LOUISVILLE, KY – Maybe Roy Williams summed up on Saturday evening how everyone should regard the current tidal wave enveloping his basketball team.
The North Carolina coach was asked if he can put into perspective, or perhaps in a month from now when the Tar Heels’ season has settled from mercifully ending, that his team posted its ninth different starting lineup of the season in their 72-55 loss to Louisville.
Ol’ Roy let it rip.
“If I’m alive in a month or so I can guarantee I’m not going to think about this crap,” he said, causing a roar of laughter in the media room here at KFC Yum! Center. “I will be thinking about some way to figure it out so we’ll be better.”
He’s still trying to make things better for the remainder of this season, which includes four more ACC games and at least one in the conference tournament in Greensboro in a couple of weeks.
Crap, garbage, junk, whatever you want to call it, the season the Tar Heels are enduring can be decorated with plenty of words rarely used in sports writing. It also comes with some questions not often asked of teams, especially one with the fabled pedigree of North Carolina basketball.
But just as soon as the Heels started getting relatively healthy, which means for them having Brooks, Cole Anthony and Brandon Robinson on the floor together and not limping or grimacing in pain much, it wasn't. That hasn’t happened often, and it didn’t happen here today.
Brooks fell ill a few days ago and it got progressively worse. He went through some stuff at practice Friday but his sickness had worsened by the time he woke up Saturday morning, and he didn’t make the team’s shoot around and stayed back in the team hotel for the game.
In a season ravaged by injuries, Brooks was one of just a few noteworthy Heels who hadn’t missed a game, but now he has.
So, if you consider the meltdowns, the last-possession losses – six of them in the last six weeks – and the parade of injuries, how much more can this team take?
“It’s kind of like a here-we-go-again thing,” junior guard Andrew Platek said. “It’s like who’s gonna be next this week.”
That has prevented Carolina from generating any kind of cohesion on either end of the floor, which is too often rather apparent.

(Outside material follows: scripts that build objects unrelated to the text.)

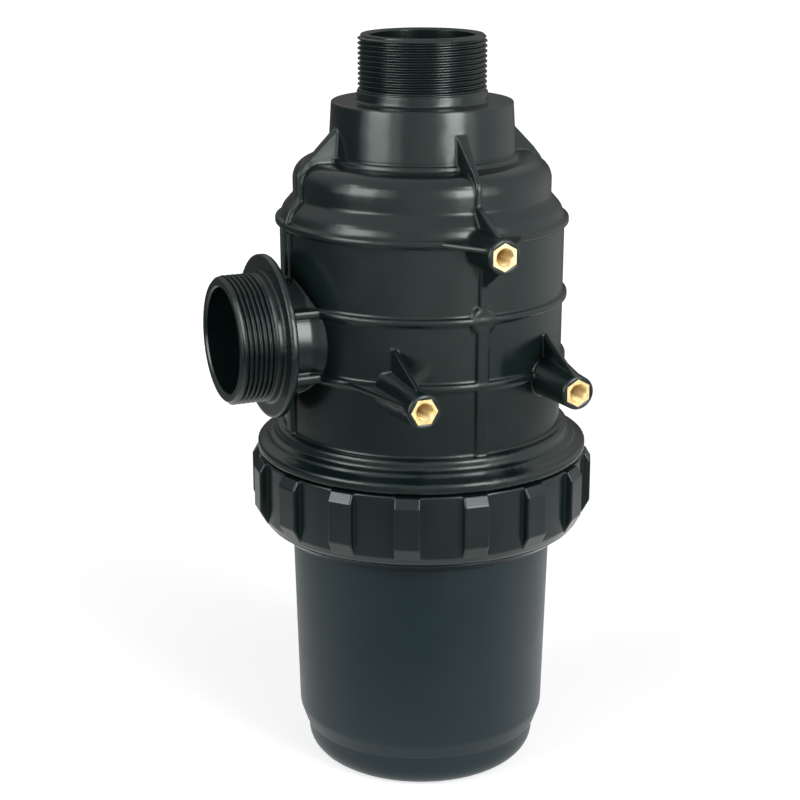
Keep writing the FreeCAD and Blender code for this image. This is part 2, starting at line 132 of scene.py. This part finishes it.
def cut_thread(bm, origin, axis, radius, start, end, pitch, depth, tip_r=None, inside=False,
               columns=144, per_turn=12, run_out=2.0 * MM):
    """Replaces a plain cylinder of the CAD mesh, and the cone at its end, by a helical thread.

    start and end are distances along the axis from the origin. tip_r is the radius at the end of
    the cone, if there is one. The thread fades over run_out towards each end without a cone.
    """
    u, v = basis(axis)
    sign = -1 if inside else 1
    tighter = max if inside else min

    def polar(co):
        local = co - origin
        a, b = local.dot(u), local.dot(v)
        return math.hypot(a, b), math.atan2(b, a) % TURN, local.dot(axis)

    def wall_r(s):
        return radius if tip_r is None else tighter(radius, tip_r + sign * (end - s))

    def on_wall(vert):
        r, _, s = polar(vert.co)
        return start - ENDS_SLACK <= s <= end + ENDS_SLACK and abs(r - wall_r(s)) < WALL_SLACK

    wall = [face for face in bm.faces
            if abs(face.normal.dot(axis)) <= END_FACE and all(map(on_wall, face.verts))]
    bmesh.ops.delete(bm, geom=wall, context="FACES")

    def open_ring(level):
        ring = []
        for vert in bm.verts:
            if any(edge.is_boundary for edge in vert.link_edges):
                r, angle, s = polar(vert.co)
                off = abs(r - wall_r(level))
                if abs(s - level) < RING_HEIGHT_SLACK and off < RING_RADIUS_SLACK:
                    ring.append((angle, vert))
        return sorted(ring, key=lambda item: item[0])

    low_ring, high_ring = open_ring(start), open_ring(end)
    length = end - start - 2 * LAP
    rows = max(2, round(length / pitch * per_turn))
    grid = []
    for row in range(rows + 1):
        s = start + LAP + length * row / rows
        fade = min(1.0, (s - start) / run_out)
        if tip_r is None:
            fade = min(fade, (end - s) / run_out)
        ring = []
        for column in range(columns):
            angle = TURN * column / columns
            cut = depth * fade * (1 - thread_shape(s / pitch - column / columns))
            r = tighter(radius - sign * cut, wall_r(s))
            co = origin + axis * s + u * (r * math.cos(angle)) + v * (r * math.sin(angle))
            ring.append((angle, bm.verts.new(co)))
        grid.append(ring)
    for low, high in zip(grid, grid[1:]):
        for k in range(columns):
            m = (k + 1) % columns
            bm.faces.new((low[k][1], low[m][1], high[m][1], high[k][1]))
    stitch(bm, low_ring, grid[0])
    stitch(bm, high_ring, grid[-1])


# ---- Shader helpers ----

NOISE_SPAN = (0.3, 0.7)  # where most of a noise texture's values lie
NOISE_ROUGHNESS = 0.55


def new_material(name):
    material = bpy.data.materials.new(name)
    material.use_nodes = True
    tree = material.node_tree
    return material, tree, tree.nodes["Principled BSDF"]


def node(tree, kind, inputs=None, **settings):
    """Adds a node with its settings and its unlinked input values."""
    made = tree.nodes.new(kind)
    for key, value in settings.items():
        setattr(made, key, value)
    for key, value in (inputs or {}).items():
        made.inputs[key].default_value = value
    return made


def object_coords(tree):
    return tree.nodes.new("ShaderNodeTexCoord").outputs["Object"]


def split_xyz(tree, vector):
    made = tree.nodes.new("ShaderNodeSeparateXYZ")
    tree.links.new(vector, made.inputs["Vector"])
    return made.outputs


def map_range(tree, source, ends, span=NOISE_SPAN):
    """Goes from the first to the second of ends while the source goes over its span."""
    made = node(tree, "ShaderNodeMapRange", {
        "From Min": span[0], "From Max": span[1], "To Min": ends[0], "To Max": ends[1]})
    tree.links.new(source, made.inputs["Value"])
    return made.outputs["Result"]


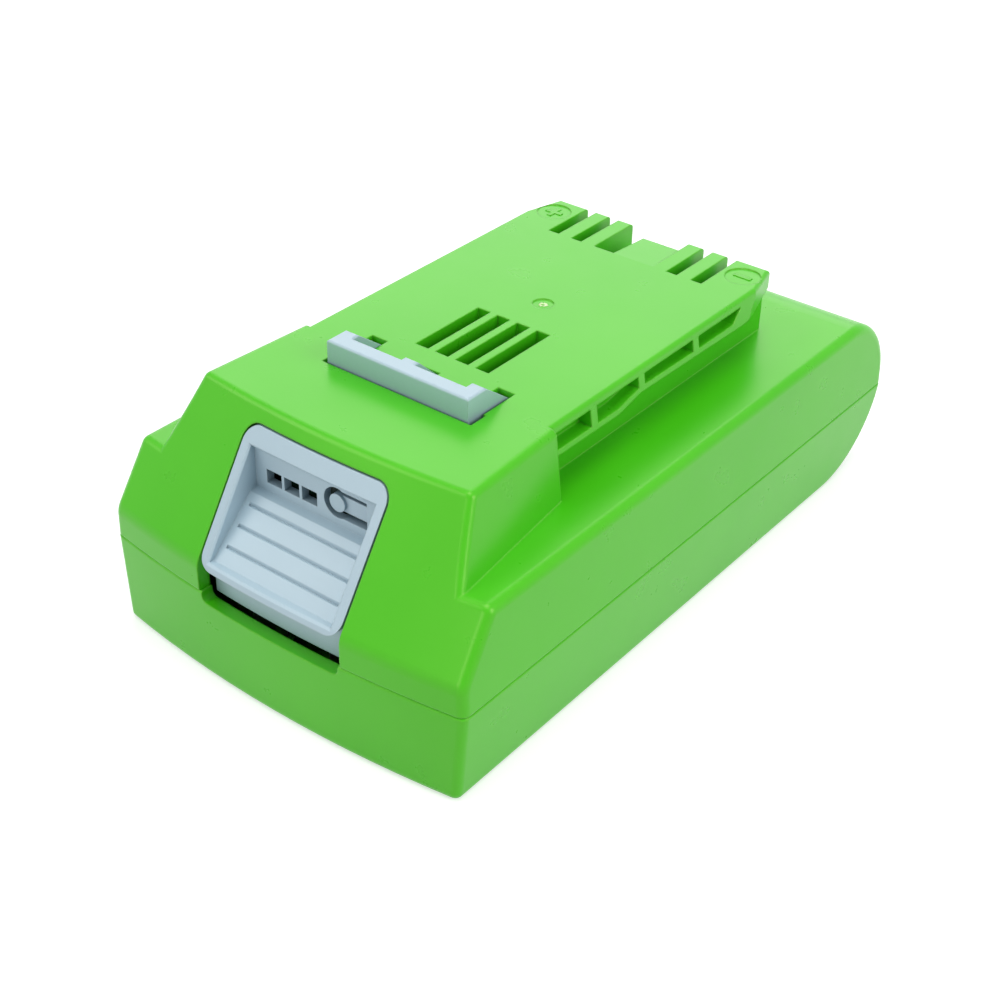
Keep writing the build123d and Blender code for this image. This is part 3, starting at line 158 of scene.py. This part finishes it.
class Nodes:
    """A small helper that builds one node material."""

    def __init__(self, name):
        self.material = bpy.data.materials.new(name)
        self.material.use_nodes = True
        self.tree = self.material.node_tree
        self.tree.nodes.clear()
        self.output = self.add("ShaderNodeOutputMaterial")
        self.shader = self.add("ShaderNodeBsdfPrincipled")
        self.link(self.shader, "BSDF", self.output, "Surface")
        self.place = self.add("ShaderNodeTexCoord")

    def add(self, kind, **settings):
        node = self.tree.nodes.new(kind)
        for key, value in settings.items():
            setattr(node, key, value)
        return node

    def link(self, source, out, target, into):
        self.tree.links.new(source.outputs[out], target.inputs[into])

    def noise(self, scale, detail=3.0, roughness=0.55):
        node = self.add("ShaderNodeTexNoise")
        node.inputs["Scale"].default_value = scale
        node.inputs["Detail"].default_value = detail
        node.inputs["Roughness"].default_value = roughness
        self.link(self.place, "Object", node, "Vector")
        return node

    def ramp(self, source, out, stops):
        """Fades from the first stop's colour to the second's."""
        node = self.add("ShaderNodeValToRGB")
        for element, stop in zip(node.color_ramp.elements, stops):
            element.position, element.color = stop
        self.link(source, out, node, "Fac")
        return node

    def span(self, source, out, low, high):
        node = self.add("ShaderNodeMapRange")
        node.inputs["To Min"].default_value = low
        node.inputs["To Max"].default_value = high
        self.link(source, out, node, "Value")
        return node

    def bump(self, source, out, distance, strength, edge):
        """Adds a bump over edges eased by their radius, and returns the node of the eased normal."""
        grained = self.add("ShaderNodeBump")
        grained.inputs["Distance"].default_value = distance
        grained.inputs["Strength"].default_value = strength
        self.link(source, out, grained, "Height")
        eased = self.add("ShaderNodeBevel", samples=SAMPLES)
        eased.inputs["Radius"].default_value = edge
        self.link(eased, "Normal", grained, "Normal")
        self.link(grained, "Normal", self.shader, "Normal")
        return eased

    def edge_highlight_mask(self, eased, patch):
        """The mask of the painted edge highlight: high where the eased normal leaves the true one, and
        broken up by the patches.
        """
        true = self.add("ShaderNodeNewGeometry")
        match = self.add("ShaderNodeVectorMath", operation="DOT_PRODUCT")
        self.link(eased, "Normal", match, 0)
        self.link(true, "Normal", match, 1)
        turned = self.add("ShaderNodeMapRange")
        turned.inputs["From Min"].default_value = EDGE_START
        turned.inputs["From Max"].default_value = EDGE_FULL
        turned.inputs["To Max"].default_value = EDGE_HIGHLIGHT_STRENGTH
        self.link(match, "Value", turned, "Value")
        broken = self.add("ShaderNodeMath", operation="MULTIPLY")
        self.link(turned, "Result", broken, 0)
        self.link(patch, "Fac", broken, 1)
        return broken

    def paint_edge_highlight(self, tint, mask, highlight_tone):
        """Mixes the painted edge highlight's colour in by the mask."""
        paint = self.add("ShaderNodeMix", data_type="RGBA")
        self.link(mask, "Value", paint, "Factor")
        self.link(tint, "Color", paint, "A")
        paint.inputs["B"].default_value = highlight_tone
        return paint

    def paint_corner_shade(self, paint, corner_shade, shade_reach):
        """Paints shade into the colour in corners of the given reach, darker where less open sky is seen.
        """
        reach = self.add("ShaderNodeAmbientOcclusion", samples=SAMPLES)
        reach.inputs["Distance"].default_value = shade_reach
        shade = self.ramp(reach, "AO", [(CORNER_SHADE_FULL, corner_shade), (CORNER_SHADE_NONE, WHITE)])
        both = self.add("ShaderNodeMix", data_type="RGBA", blend_type="MULTIPLY")
        both.inputs["Factor"].default_value = 1.0
        self.link(paint, "Result", both, "A")
        self.link(shade, "Color", both, "B")
        return both


def moulded_plastic(name, tones, gloss, roughness, grain, edge, shade_reach):
    """Satin moulded plastic: flow variation, fine sparked grain, painted highlight along edges and
    painted shade in corners.
    """
    colour, deep, highlight_tone, corner_shade = tones
    m = Nodes(name)
    flow = m.noise(FLOW_SCALE, detail=2.0)
    tint = m.ramp(flow, "Fac", [(TONE_START, deep), (TONE_FULL, colour)])
    fine = m.noise(GRAIN_SCALE, detail=1.0, roughness=0.5)
    eased = m.bump(fine, "Fac", grain, GRAIN_STRENGTH, edge)
    patch = m.noise(PATCH_SCALE, detail=4.0)
    # Painted highlight: a lighter tone mixed in along the edges
    paint = m.paint_edge_highlight(tint, m.edge_highlight_mask(eased, patch), highlight_tone)
    # Painted shade: the colour darkened where corners and recesses see little open sky
    corner_shaded = m.paint_corner_shade(paint, corner_shade, shade_reach)
    m.link(corner_shaded, "Result", m.shader, "Base Color")
    rough = m.span(patch, "Fac", roughness - SHEEN_SPREAD, roughness + SHEEN_SPREAD)
    m.link(rough, "Result", m.shader, "Roughness")
    m.shader.inputs["Specular IOR Level"].default_value = SPECULAR
    m.shader.inputs["Specular Tint"].default_value = gloss
    return m.material


def metal(name, colour, roughness, brush):
    """Bare or plated metal with a fine drawn grain."""
    m = Nodes(name)
    stretch = m.add("ShaderNodeMapping")
    stretch.inputs["Scale"].default_value = (brush, 1.0, brush)
    m.link(m.place, "Object", stretch, "Vector")
    grain = m.noise(METAL_SCALE)
    m.link(stretch, "Vector", grain, "Vector")
    dark = tuple(METAL_DARK * c for c in colour[:3]) + (1.0,)
    start, full = METAL_TONES
    tint = m.ramp(grain, "Fac", [(start, dark), (full, colour)])
    m.link(tint, "Color", m.shader, "Base Color")
    down, up = METAL_SHEEN_SPREAD
    rough = m.span(grain, "Fac", roughness - down, roughness + up)
    m.link(rough, "Result", m.shader, "Roughness")
    m.bump(grain, "Fac", SMALL_GRAIN, METAL_STRENGTH, METAL_EDGE)
    m.shader.inputs["Metallic"].default_value = 1.0
    return m.material


def coated(name, colour, other, roughness, scale):
    """A small part's surface: two close tones and a soft sheen."""
    m = Nodes(name)
    cloud = m.noise(scale, detail=4.0)
    tint = m.ramp(cloud, "Fac", [(TONE_START, other), (TONE_FULL, colour)])
    m.link(tint, "Color", m.shader, "Base Color")
    down, up = COAT_SHEEN_SPREAD
    rough = m.span(cloud, "Fac", roughness - down, roughness + up)
    m.link(rough, "Result", m.shader, "Roughness")
    m.bump(cloud, "Fac", SMALL_GRAIN, COAT_STRENGTH, COAT_EDGE)
    return m.material


def dress(frame):
    """Gives every CAD node its material, by the slot that the record names."""
    looks = {}
    for slot, name, tones, gloss, roughness, grain, edge, shade_reach in MOULDINGS:
        looks[slot] = moulded_plastic(name, tones, gloss, roughness, grain, edge, shade_reach)
    for slot, name, colour, roughness, brush in METALS:
        looks[slot] = metal(name, colour, roughness, brush)
    for slot, name, colour, other, roughness, scale in COATS:
        looks[slot] = coated(name, colour, other, roughness, scale)
    for row in frame["record"]["subparts"]:
        node = frame["nodes"][row["node"]]
        for place in node.material_slots:
            place.material = looks[row["material_slot"]]
    return looks


def ride_on_case(name, mesh, place, look, smooth=False):
    """Turns a small mesh into a piece of the case, in its place and with its look."""
    data = bpy.data.meshes.new(name)
    mesh.to_mesh(data)
    mesh.free()
    for face in data.polygons:
        face.use_smooth = smooth
    piece = bpy.data.objects.new(name, data)
    bpy.context.collection.objects.link(piece)
    piece.location = place
    data.materials.append(look)
    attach(piece, "case")


def sign_outline(arm, half_stroke, has_upright):
    """The corners of a minus, or of a plus with its upright, in order round the middle."""
    if not has_upright:
        return [(arm, -half_stroke), (arm, half_stroke), (-arm, half_stroke), (-arm, -half_stroke)]
    quarter = [(half_stroke, -arm), (half_stroke, -half_stroke), (arm, -half_stroke)]
    corners = []
    for turn in range(4):
        corners += quarter
        quarter = [(-y, x) for x, y in quarter]
    return corners


def sign(name, x, has_upright, look):
    """A raised plus or minus with drafted sides in its recess on the deck."""
    mesh = bmesh.new()
    draft = SIGN_HEIGHT / 2
    foot = sign_outline(SIGN_ARM, SIGN_STROKE / 2, has_upright)
    crown = sign_outline(SIGN_ARM - draft, SIGN_STROKE / 2 - draft, has_upright)
    low = [mesh.verts.new((u, v, 0)) for u, v in foot]
    top = [mesh.verts.new((u, v, SIGN_HEIGHT)) for u, v in crown]
    mesh.faces.new(top)
    mesh.faces.new(low[::-1])
    for i in range(len(low)):
        j = (i + 1) % len(low)
        mesh.faces.new((low[i], low[j], top[j], top[i]))
    ride_on_case(name, mesh, (x, SIGN_Y, SIGN_FLOOR_Z), look)


def wave(ripple, turn, shift=0.0):
    """The ripple's height at a turn round the stub."""
    size, waves, start = ripple
    return size * math.sin(waves * turn + start + shift)


def gate_ring(mesh, share):
    """One ring of the stub, at this share of its height."""
    ring = []
    for k in range(GATE_SIDES):
        turn = 2 * math.pi * k / GATE_SIDES
        ripple = 1 + wave(GATE_WIDE_RIPPLE, turn) + wave(GATE_FINE_RIPPLE, turn, GATE_TWIST * share)
        radius = GATE_RADIUS * math.cos(0.5 * math.pi * share) ** GATE_BULGE * ripple
        rise = GATE_HEIGHT * share * (1 + wave(GATE_BREAK, turn))
        ring.append(mesh.verts.new((radius * math.cos(turn), radius * math.sin(turn), rise)))
    return ring


def gate_stub(look):
    """The rough little stub that the moulding gate leaves, broken off unevenly."""
    mesh = bmesh.new()
    rings = [gate_ring(mesh, i / GATE_RINGS) for i in range(GATE_RINGS)]
    tip = mesh.verts.new(GATE_TIP)
    for k in range(GATE_SIDES):
        n = (k + 1) % GATE_SIDES
        for low, high in zip(rings, rings[1:]):
            mesh.faces.new((low[k], low[n], high[n], high[k]))
        mesh.faces.new((rings[-1][k], rings[-1][n], tip))
    mesh.faces.new(rings[0][::-1])
    ride_on_case("gate_stub", mesh, GATE_PLACE, look, smooth=True)


def seen_directly(tree):
    """One for camera, glossy and transmission rays, which see the white surround, else zero."""
    ray = tree.nodes.new("ShaderNodeLightPath")
    sharp = tree.nodes.new("ShaderNodeMath")
    sharp.operation = "MAXIMUM"
    clear = tree.nodes.new("ShaderNodeMath")
    clear.operation = "MAXIMUM"
    tree.links.new(ray.outputs["Is Camera Ray"], sharp.inputs[0])
    tree.links.new(ray.outputs["Is Glossy Ray"], sharp.inputs[1])
    tree.links.new(sharp.outputs["Value"], clear.inputs[0])
    tree.links.new(ray.outputs["Is Transmission Ray"], clear.inputs[1])
    return clear.outputs["Value"]


def floor_look():
    """Pale and matt. Where it is seen it also glows, and more so far from the pack."""
    m = Nodes("floor_look")
    m.shader.inputs["Base Color"].default_value = FLOOR
    m.shader.inputs["Roughness"].default_value = FLOOR_ROUGHNESS
    m.shader.inputs["Specular IOR Level"].default_value = 0.0
    away = m.add("ShaderNodeVectorMath", operation="LENGTH")
    m.link(m.place, "Object", away, "Vector")
    lift = m.span(away, "Value", FLOOR_LIFT, FLOOR_FAR_LIFT)
    lift.inputs["From Min"].default_value = FLOOR_NEAR
    lift.inputs["From Max"].default_value = FLOOR_FAR
    shown = m.add("ShaderNodeMath", operation="MULTIPLY")
    m.link(lift, "Result", shown, 0)
    m.tree.links.new(seen_directly(m.tree), shown.inputs[1])
    glow = m.add("ShaderNodeEmission")
    m.link(shown, "Value", glow, "Strength")
    both = m.add("ShaderNodeAddShader")
    m.link(m.shader, "BSDF", both, 0)
    m.link(glow, "Emission", both, 1)
    m.link(both, "Shader", m.output, "Surface")
    return m.material


def lay_floor():
    """A pale floor under the pack."""
    far = FLOOR_REACH
    mesh = bpy.data.meshes.new("floor")
    mesh.from_pydata([(-far, -far, 0), (far, -far, 0), (far, far, 0), (-far, far, 0)], [], [(0, 1, 2, 3)])
    floor = bpy.data.objects.new("floor", mesh)
    bpy.context.collection.objects.link(floor)
    mesh.materials.append(floor_look())


def white_surround():
    """A surround that is white where it is seen and soft in the light that it gives."""
    world = bpy.data.worlds.new("studio")
    bpy.context.scene.world = world
    world.use_nodes = True
    tree = world.node_tree
    tree.nodes.clear()
    out = tree.nodes.new("ShaderNodeOutputWorld")
    air = tree.nodes.new("ShaderNodeBackground")
    strength = tree.nodes.new("ShaderNodeMapRange")
    strength.inputs["To Min"].default_value = WORLD_LIGHT
    strength.inputs["To Max"].default_value = 1.0
    tree.links.new(seen_directly(tree), strength.inputs["Value"])
    air.inputs["Color"].default_value = WHITE
    tree.links.new(strength.outputs["Result"], air.inputs["Strength"])
    tree.links.new(air.outputs["Background"], out.inputs["Surface"])


def hang_lamps():
    """The soft lamps, turned to the pack."""
    for name, place, size, watts in LAMPS:
        data = bpy.data.lights.new(name, "AREA")
        data.shape = "SQUARE"
        data.size = size
        data.energy = watts
        lamp = bpy.data.objects.new(name, data)
        bpy.context.collection.objects.link(lamp)
        lamp.location = place
        lamp.rotation_euler = (Vector(LAMP_AIM) - Vector(place)).to_track_quat("-Z", "Y").to_euler()


def camera():
    """The photograph's camera."""
    azimuth = math.radians(CAMERA_AZIMUTH)
    elevation = math.radians(CAMERA_ELEVATION)
    roll = math.radians(CAMERA_ROLL)
    back = Vector((
        math.sin(azimuth) * math.cos(elevation),
        -math.cos(azimuth) * math.cos(elevation),
        math.sin(elevation),
    ))
    level = Vector((math.cos(azimuth), math.sin(azimuth), 0.0))
    up = back.cross(level)
    right = level * math.cos(roll) + up * math.sin(roll)
    top = up * math.cos(roll) - level * math.sin(roll)
    data = bpy.data.cameras.new("camera")
    data.lens = CAMERA_LENS
    data.sensor_width = CAMERA_SENSOR
    data.clip_start = CAMERA_CLIP
    eye = bpy.data.objects.new("camera", data)
    bpy.context.collection.objects.link(eye)
    turn = Matrix((right, top, back)).transposed().to_4x4()
    eye.matrix_world = Matrix.Translation(CAMERA_PLACE) @ turn
    bpy.context.scene.camera = eye


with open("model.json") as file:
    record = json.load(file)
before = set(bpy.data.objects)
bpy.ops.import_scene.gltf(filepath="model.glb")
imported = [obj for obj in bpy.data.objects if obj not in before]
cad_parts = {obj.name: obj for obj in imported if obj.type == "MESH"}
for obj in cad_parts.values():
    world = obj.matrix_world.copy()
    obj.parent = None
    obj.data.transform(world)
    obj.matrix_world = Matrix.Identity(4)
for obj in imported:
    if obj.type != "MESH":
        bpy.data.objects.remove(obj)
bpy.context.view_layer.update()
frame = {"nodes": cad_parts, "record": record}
looks = dress(frame)
sign("plus_sign", -SIGN_X, True, looks["case_green"])
sign("minus_sign", SIGN_X, False, looks["case_green"])
gate_stub(coated("gate_look", STRESSED, GREEN_PALE, GATE_ROUGHNESS, GATE_CLOUD_SCALE))
lay_floor()
white_surround()
hang_lamps()
camera()
bpy.context.scene.view_settings.view_transform = "Standard"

“It’s difficult because we just never get a rhythm and get a consistent lineup together and build that chemistry,” senior Brandon Robinson said. “Me being out, Cole (Anthony) being out – just guys being in and out of the lineup is difficult to play that way.”
Platek and some Heels said that after buzzer-beating losses to Virginia last weekend and at Notre Dame on Monday. They’ve said it after second-half meltdowns when they could sense seemingly comfortable leads were about to wash away in a flash.
The aggregate and certain cruelty of how the Tar Heels have experienced so many massive obstacles – some they admit have been self-made – must have a breaking point, right?
That old human nature deal says so. But it doesn’t factor in something these kids carry with them to the court each time. And at different times during the season, various Heels have mentioned it.
Christian Keeling after the puzzling loss at Wake Forest, Brooks after an early loss in January, Leaky Black a couple of times, Platek several times, and so on: But the words on the front of their chest matter to these kids.
This isn’t an attempt to cull some compassion for them or prop them up as sympathetic figures, though you don’t have a pulse if you don’t feel for these players and their coach. It’s just what on earth it is.
The Heels never quite navigated their way to whatever course this season could have had. Misfortune and too much poor basketball have made sure that would never happen.
They’re now 10-17 overall, 3-13 in the ACC, have lost seven consecutive games and 12 of their last 14. This is North Carolina and its coach is Roy Williams. Back in October, something like this would have been as unfathomable as a meteorite crashing into the Dean Dome, but it’s happened. It’s here and the results of this season aren’t going away.
So, what’s next for the Heels?
Five more games, at least, and then they get to move on from the “crap.”